Легко можно было бы увеличить количество таких примеров, беря их из Италии, Испании и особенно Дании, и можно было бы указать на некоторые весьма интересные черты, свойственные каждой из этих стран (См. Приложение XVIII). Следовало бы также упомянуть о славянском населении Австрии и Балканского полуострова, среди которого до сих пор существует «сложная семья» или «неделенное хозяйство» [324]и множество учреждений взаимной поддержки. Но я спешу перейти к России, где то же стремление ко взаимной помощи облекается в некоторые новые и неожиданные формы. Кроме того, рассматривая деревенскую общину в России, мы имеем то преимущество, что обладаем огромным количеством материала, собранного во время колоссальной подворной переписи, предпринятой некоторыми земствами и охватывающей население почти в 20 000 000 крестьян в различных частях России [325].

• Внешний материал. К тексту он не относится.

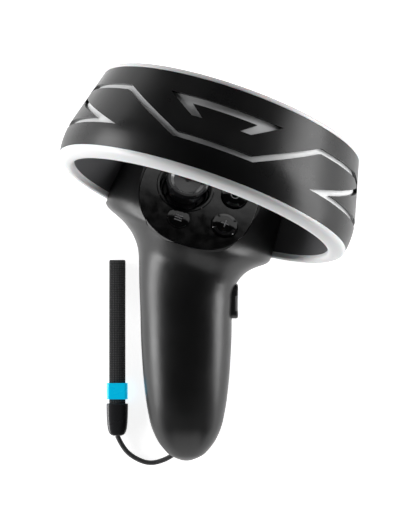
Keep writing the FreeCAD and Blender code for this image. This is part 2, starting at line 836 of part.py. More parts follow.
guide_gap = skin_thick + 0.1
ring_piece(
    "ring_light_guide",
    turned_band(
        profile_edge(band_radius, ring_low + 1.3, ring_high - 1.3, -guide_gap),
        profile_edge(band_radius, ring_low + 1.3, ring_high - 1.3, -guide_gap - 1.2),
    ),
)
ring_piece(
    "ring_inner_shell",
    turned_band(
        profile_edge(inner_radius, ring_low - 1.2, ring_high - seam, skin_thick),
        profile_edge(inner_radius, ring_low - 1.2, ring_high - seam),
    ),
)

strip_outer = band_radius(ring_low)
strip_inner = inner_radius(ring_low)


def turned_outline(points, straight):
    """A ring from a section whose lip is a smooth curve and whose back is straight."""
    curve = Part.BSplineCurve()
    curve.interpolate([vec(r, 0, z) for r, z in points])
    ends = [vec(*points[-1][:1], 0, points[-1][1])] + [vec(r, 0, z) for r, z in straight]
    ends.append(vec(points[0][0], 0, points[0][1]))
    edges = [curve.toShape()] + [Part.makeLine(a, b) for a, b in zip(ends, ends[1:])]
    return Part.Face(Part.Wire(edges)).revolve(vec(0, 0, 0), vec(0, 0, 1), 360)


lip = [
    (strip_outer, ring_low),
    (strip_outer - 0.7, ring_low - 1.8),
    (strip_outer - 2.6, ring_low - 3.2),
    (strip_outer - 5.0, ring_low - 3.9),
    (strip_inner + 0.8, ring_low - 3.6),
    (strip_inner + 0.05, ring_low - 2.6),
    (strip_inner, ring_low - 1.4),
]
lip_back = [(strip_inner + 2.2, ring_low - 1.4), (strip_inner + 2.2, ring_low)]
front_in_ring = nodes["front_shell"].Shape.copy()
front_in_ring.Placement = RING.inverse().multiply(front_in_ring.Placement)
ring_piece("lower_rim_strip", turned_outline(lip, lip_back).cut(front_in_ring))

top_outer, top_inner = band_radius(ring_high), inner_radius(ring_high)
crown_outer = Part.BSplineCurve()
crown_outer.interpolate(
    Points=[vec(top_outer, 0, ring_high), vec(top_outer - 0.35, 0, ring_top - 0.7), vec(top_outer - 1.2, 0, ring_top)],
    InitialTangent=vec(0, 0, 1),
    FinalTangent=vec(-1, 0, 0),
)
crown_inner = Part.BSplineCurve()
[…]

Из огромного количества данных, собранных русскими переписями, можно извлечь два важных вывода. В средней России, где одна треть крестьянского населения, если не более, была доведена до совершенного разорения (тяжелыми налогами, крохотными наделами плохой земли, высокою арендною платою и чрезвычайно суровым взысканием податей после полных неурожаев), видно было, в продолжение первых двадцати пяти лет после освобождения крестьян от крепостной зависимости, решительное стремление к установлению личной земельной собственности в пределах деревенских общин. Многие обедневшие «безлошадные» крестьяне бросали свои наделы, и их земля часто переходила в собственность тех, более богатых, крестьян, которые, занимаясь торговлей, имели добавочные источники дохода; или же наделы попадали в руки посторонних купцов, покупавших землю главным образом для того, чтобы сдавать ее впоследствии крестьянам же, по непомерно высоким арендным ценам. Должно также заметить, что вследствие недосмотра в Положении 1861 года, представилась широкая возможность скупать крестьянские земли по очень дешевой цене [326]; а государственные чиновники, в свою очередь, употребляли свое могущественное влияние в пользу частного владения и относились отрицательно к владению общинному.